YES. Honestly my reaction wasn't to like that but to hate it :) Once I figured out I was kinky it was very much a sort of "well, this is a form of sexuality that is above all that" (yes I now know that's not true.)

Because well, vanilla people's angsty sex lives are the topic of every sitcom ever, most books, etc. It's like "wow, you people put up with a lot of pain you don't even like for sex that seems pretty boring. How about putting some of the pain/dramatic emotion/power struggles you aren't actually managing to avoid anyway/intensity *in* the sex, and not whining so damn much?"

:)

Trinity said...

Oh, and I inwardly booed at that stuff and was actually very frightened of men because of it.

But I wasn't frightened of men because they wanted that so much as I was because *I* wanted that, and men were bigger and stronger, and if they really were assholes about it who didn't much care about consent...

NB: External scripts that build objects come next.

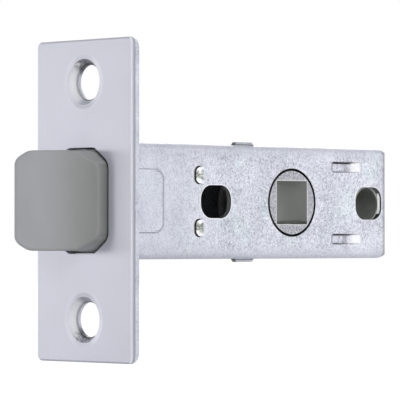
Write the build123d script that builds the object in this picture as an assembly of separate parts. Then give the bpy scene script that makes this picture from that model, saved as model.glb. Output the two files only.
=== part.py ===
from build123d import *
from math import asin, atan2, hypot, radians, sin, tan
import os

os.makedirs("parts", exist_ok=True)

# Interior door latch, in millimetres. The origin is the centre of the face plate's front face.
# +X points into the door, -Y is the near broad side and +Z is up.

# Face plate of two layers
plate_height = 57.0
plate_width = 25.0
front_plate_t = 0.9
rear_plate_t = 0.8
front_corner_r = 1.1
rear_corner_r = 2.0
front_edge_r = 0.35
seam_chamfer = 0.12
edge_notch_z = -1.05
edge_notch_width = 1.1
edge_notch_depth = 0.4

# Dimpled screw holes: the front layer sinks into the rear one
screw_spacing = 42.0
screw_hole_d = 6.2
dimple_d = 8.2
dimple_depth = 1.4
dimple_tip_t = 0.65
ring_base_d = 10.8
ring_top_d = 9.2
ring_rise = 0.4

# Case of folded sheet
case_height = 20.7
case_depth = 15.0
case_end = 70.85
sheet_t = 1.0
bend_r = 1.5
end_corner_r = 1.8
end_bend_r = 0.9
cover_lug_length = 5.0
cover_lug_xs = (11.5, 59.5)
ear_width = 1.6
ear_ys = (-4.9, 5.65)

# Pressings in both broad walls
pad_length = 10.5
pad_height = 11.2
pad_corner_r = 1.7
pad_rise = 0.3
front_hole_x = 25.35
front_hole_width = 7.6
front_hole_height = 5.95
front_hole_corner_r = 2.6
rear_hole_x = 65.77
rear_hole_width = 7.15
rear_hole_height = 6.1
rear_hole_corner_r = 2.3
stop_lance_x = 19.82
stop_lance_length = 2.5
stop_lance_height = 3.3
stop_lance_z = 4.75
stop_lance_corner_r = 1.3
stop_lance_opening = 1.35
stop_lance_tip_r = 1.0
stop_lance_reach = 0.8
rail_lance_x = 55.85
rail_lance_flat = 3.6
rail_lance_ramp = 3.9
rail_lance_height = 1.86
rail_lance_z = 6.73
rail_lance_drop = 0.95
rail_lance_corner_r = 0.4
lance_free_slit = 0.12
lance_root_slit = 0.03

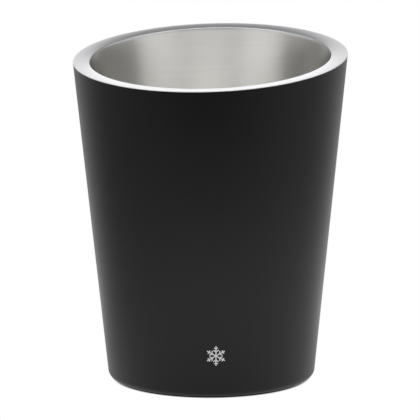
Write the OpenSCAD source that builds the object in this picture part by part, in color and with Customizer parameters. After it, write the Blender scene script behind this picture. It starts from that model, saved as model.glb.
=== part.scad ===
/* [Body] */
// Height of the rim's centre above the table
height = 240; // [200:1:300]
// Outer diameter of the wall where its slope would meet the table
base_d = 153; // [140:1:170]
// Outer diameter of the wall at the height of the rim's centre
top_d = 202; // [190:1:230]
// Thickness of the sheet that the shell, the liner and the base are pressed from
sheet = 0.8; // [0.6:0.1:1.2]
// Outside radius of the rounded corner at the foot of the shell
corner_r = 6; // [4:0.5:8]

/* [Rim] */
// Slope of the rim in degrees, low at the front (-Y) and high at the back (+Y)
rim_slope = 9; // [0:0.5:12]
// Width of the rim, from the shell's outer face to the liner's inner face
rim_w = 12; // [9:0.5:16]
// Thickness of the rim ring
rim_t = 1.2; // [0.8:0.1:1.5]
// How far the rim's top falls from its outer edge to its inner edge
rim_fall = 0.7; // [0.2:0.1:1.5]
// Depth of the collar that turns down into the mouth, measured from the rim's top
collar_h = 1.6; // [1.6:0.2:8]

/* [Liner] */
// Height of the underside of the liner's floor above the table
liner_z = 14; // [12:0.5:24]
// Outside radius of the corner between the liner's wall and its floor
liner_corner_r = 12; // [6:0.5:20]

/* [Base] */
// Radius of the round opening in the foot of the shell
base_opening_r = 66; // [60:0.5:67]
// Width of the lap between the base plate and the shell's turned-in lip
base_lap = 4.6; // [2:0.1:5]
// Radius of the raised centre of the base plate
base_centre_r = 44; // [30:1:46]
// Height of the raised centre of the base plate
base_rise = 2; // [1:0.1:3]
// How far the foot ring stands out below the shell
foot_proud = 0.8; // [0.4:0.1:1.5]
// Outer radius of the foot ring
foot_outer_r = 63; // [58:0.5:64]
// Inner radius of the foot ring
foot_inner_r = 51; // [47:0.5:54]

/* [Vent plug and spacer] */
// Radius of the vent hole in the base plate
vent_r = 3; // [2:0.25:4]
// Radius of the vent plug's head
plug_head_r = 6; // [5:0.25:8]
// Thickness of the vent plug's head
plug_head_t = 1.2; // [0.8:0.1:1.5]
// Outer radius of the spacer between the two floors
spacer_outer_r = 38; // [25:1:40]
// Inner radius of the spacer between the two floors
spacer_inner_r = 11; // [8:1:15]

/* [Hidden] */
$fn = 128;

// How much the wall's radius grows for each millimetre of height
taper = (top_d - base_d) / 2 / height;
taper_angle = atan(taper);
// The walls are drawn up to here and then cut off by the slope of the rim
wall_top = height + top_d / 2;
// Fall of the rim's top for each millimetre towards the middle
rim_cone = rim_fall / rim_w;
// Radius of the tools that cut the walls along the rim
cut_r = 0.75 * top_d;
// Turn of those tools about their own axis, in degrees
seam_turn = 40;
// Heights of the base plate's two flat areas, undersides
base_z = foot_proud + sheet;
base_centre_z = base_z + base_rise;
// The slope between those two areas is as wide as it is high
base_step_r = base_centre_r - base_rise;
// The plug's barb is a cone above the plate that holds it in the hole
barb_gap = 1.2;
barb_h = 3;

// Flats that a round corner is drawn with
corner_steps = 10;

// Outer radius of the wall at height z
function wall_r(z) = base_d / 2 + taper * z;

// Points of a round corner of radius r about [x, z], from straight down round to the wall
function corner_arc(x, z, r) = [
  for (i = [0 : corner_steps])
    let (a = i / corner_steps * (90 - taper_angle))
    [x + r * sin(a), z - r * cos(a)]
];

// Half section of a filled cup whose wall lies inset from the shell's outer face,
// with its floor at z0 and a round corner of radius r between them
module cup_half(inset, z0, r) {
  corner_z = z0 + r;
  corner_x = wall_r(corner_z) - inset - r / cos(taper_angle);
  polygon(concat(
    [[0, z0]],
    corner_arc(corner_x, corner_z, r),
    [[wall_r(wall_top) - inset, wall_top], [0, wall_top]]
  ));
}

// Sheet metal cup: the outside stands inset from the shell's outer face and its floor is at z0
module cup(inset, z0, r) {
  rotate_extrude() difference() {
    cup_half(inset, z0, r);
    cup_half(inset + sheet, z0 + sheet, r - sheet);
  }
}

// Solid cone that follows the wall, inset from the shell's outer face
module wall_cone(inset) {
  cylinder(h = wall_top, r1 = wall_r(0) - inset, r2 = wall_r(wall_top) - inset);
}

// Everything below the rim's top face, after that face is lowered by drop.
// The face is a very shallow funnel, tilted by the slope of the rim. It is turned about its
// own axis so that its seam doesn't meet the seam of the wall.
module below_rim(drop) {
  funnel_h = 2 * cut_r * rim_cone;
  translate([0, 0, height])
    rotate([rim_slope, 0, 0])
    rotate([0, 0, seam_turn])
    translate([0, 0, -drop])
    difference() {
      translate([0, 0, -2 * height]) cylinder(h = 2 * height + funnel_h / 2, r = cut_r);
      translate([0, 0, -top_d / 2 * rim_cone]) cylinder(h = funnel_h, r1 = 0, r2 = 2 * cut_r);
    }
}

// Black outer shell: tapered wall, slanted top, rounded foot and a turned-in lip
module outer_shell() {
  color("#1c1c1e") difference() {
    intersection() {
      cup(0, foot_proud, corner_r);
      below_rim(rim_t);
    }
    cylinder(h = corner_r, r = base_opening_r);
  }
}

// Bright inner liner: a seamless cup that the ice and the bottle stand in
module inner_liner() {
  color("#b9b8b2") intersection() {
    cup(rim_w - sheet, liner_z, liner_corner_r);
    below_rim(collar_h);
  }
}

// Slanted rim ring: a flat band over both walls and a collar down to the liner
module rim_ring() {
  color("#d8d8dc") difference() {
    intersection() {
      wall_cone(0);
      below_rim(0);
    }
    difference() {
      below_rim(rim_t);
      wall_cone(rim_w - sheet);
    }
    below_rim(collar_h);
    wall_cone(rim_w);
  }
}

// Base plate: laps over the shell's lip from inside, with a raised centre and a vent hole
module base_plate() {
  outer_r = base_opening_r + base_lap;
  color("#1c1c1e") rotate_extrude() polygon([
    [vent_r, base_centre_z],
    [base_step_r, base_centre_z],
    [base_centre_r, base_z],
    [outer_r, base_z],
    [outer_r, base_z + sheet],
    [base_centre_r, base_z + sheet],
    [base_step_r, base_centre_z + sheet],
    [vent_r, base_centre_z + sheet]
  ]);
}

// Rubber foot ring, stuck to the base plate inside the shell's lip
module foot_ring() {
  edge = 0.4;
  color("#2a2a2b") rotate_extrude() polygon([
    [foot_inner_r + edge, 0],
    [foot_outer_r - edge, 0],
    [foot_outer_r, edge],
    [foot_outer_r, base_z],
    [foot_inner_r, base_z],
    [foot_inner_r, edge]
  ]);
}

// Push-in plug that closes the vent hole after the coating is baked
module vent_plug() {
  plate_top = base_centre_z + sheet;
  color("#3a3a3c") rotate_extrude() polygon([
    [0, base_centre_z - plug_head_t],
    [plug_head_r - 0.5, base_centre_z - plug_head_t],
    [plug_head_r, base_centre_z - plug_head_t + 0.5],
    [plug_head_r, base_centre_z],
    [vent_r, base_centre_z],
    [vent_r, plate_top],
    [vent_r + barb_gap, plate_top],
    [vent_r - 0.5, plate_top + barb_h],
    [0, plate_top + barb_h]
  ]);
}

// Foam spacer that carries the liner's floor on the base plate
module floor_spacer() {
  z0 = base_centre_z + sheet;
  color("#e8e6e0") translate([0, 0, z0]) difference() {
    cylinder(h = liner_z - z0, r = spacer_outer_r);
    translate([0, 0, -1]) cylinder(h = liner_z, r = spacer_inner_r);
  }
}

outer_shell();
inner_liner();
rim_ring();
base_plate();
foot_ring();
vent_plug();
floor_spacer();
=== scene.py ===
"""A double-walled champagne cooler with a slanted rim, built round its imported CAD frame."""

import math

import bpy
from mathutils import Matrix, Vector
from mathutils.geometry import delaunay_2d_cdt


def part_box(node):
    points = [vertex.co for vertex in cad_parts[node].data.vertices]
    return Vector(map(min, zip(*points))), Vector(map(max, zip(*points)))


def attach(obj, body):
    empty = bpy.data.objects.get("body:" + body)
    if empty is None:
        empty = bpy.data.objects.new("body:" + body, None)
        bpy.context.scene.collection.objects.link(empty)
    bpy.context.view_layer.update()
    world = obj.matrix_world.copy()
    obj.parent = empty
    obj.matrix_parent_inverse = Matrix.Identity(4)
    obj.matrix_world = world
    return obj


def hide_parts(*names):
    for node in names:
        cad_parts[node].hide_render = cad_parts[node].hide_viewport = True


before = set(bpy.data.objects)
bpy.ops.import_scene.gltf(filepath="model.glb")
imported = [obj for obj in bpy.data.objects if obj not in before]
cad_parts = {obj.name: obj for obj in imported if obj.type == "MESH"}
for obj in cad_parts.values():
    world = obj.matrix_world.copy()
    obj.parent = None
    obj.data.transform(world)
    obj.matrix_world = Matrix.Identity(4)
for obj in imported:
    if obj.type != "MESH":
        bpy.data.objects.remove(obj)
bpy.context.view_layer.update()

# ---------------------------------------------------------------- sizes read from the frame (metres)
FOOT_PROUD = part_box("outer_shell")[0].z  # how far the foot ring stands out below the shell
LINER_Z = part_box("inner_liner")[0].z  # underside of the liner's floor
BASE_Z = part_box("base_plate")[0].z  # underside of the base plate's outer flat
BASE_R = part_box("base_plate")[1].x
PLATE_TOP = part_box("base_plate")[1].z  # top of the base plate's raised centre
FOOT_OUTER_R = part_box("foot_ring")[1].x
PLUG_HEAD_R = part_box("vent_plug")[1].x
PLUG_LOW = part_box("vent_plug")[0].z
PLUG_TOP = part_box("vent_plug")[1].z
SPACER_OUTER_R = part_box("floor_spacer")[1].x

# ---------------------------------------------------------------- driving dimensions (metres)
HEIGHT = 0.240  # the rim's centre above the table
BASE_D = 0.153  # outer diameter of the wall, run down to the table
TOP_D = 0.202  # outer diameter of the wall at HEIGHT
SHEET = 0.0008  # shell, liner and base plate
CORNER_R = 0.006  # outside radius at the foot of the shell
RIM_SLOPE = math.radians(9)  # low at -Y, high at +Y
RIM_W = 0.012  # shell's outer face to liner's inner face
RIM_T = 0.0012  # thickness of the rim ring
RIM_FALL = 0.0007  # how far the ring's top falls towards the mouth
COLLAR_H = 0.0016  # depth of the ring's collar in the mouth
LIP_R = 0.0002  # rounding of the ring's inner edge
CROWN = 0.0001  # how far the ring's top bulges between its edges
EDGE_R = 0.0001  # worn bevel on the ring's outer edge
COAT = 0.00015  # film of black coat that runs up over the ring's edge
LINER_CORNER_R = 0.012
OPENING_R = 0.066  # opening in the foot of the shell
BASE_CENTRE_R = 0.044  # raised centre of the base plate
FOOT_INNER_R = 0.051
VENT_R = 0.003
BARB_W = 0.0012  # how far the plug's barb stands out past the vent hole
SPACER_INNER_R = 0.011
SEGMENTS = 288  # columns of faces round the axis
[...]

...well, not only would I not get what I wanted, but they'd probably especially relish destroying the usurper, right?

I was TERRIFIED.

But not for the "men love power an women are nice" reasons, no.

Trinity said...

Oh, and... what's wrong with heteronormative? Is it that you don't like it as a word, or some kind of problem with the concept that our culture expects heterosexuality and this expectation is reflected in a long list of cultural norms?

Because yeah, lingo is an issue, but I think when we don't like lingo that refers to things that seriously impact groups we're not part of, we need to be careful. And it doesn't sound to me like you're bi/queer/etc, so I'm a little leery there.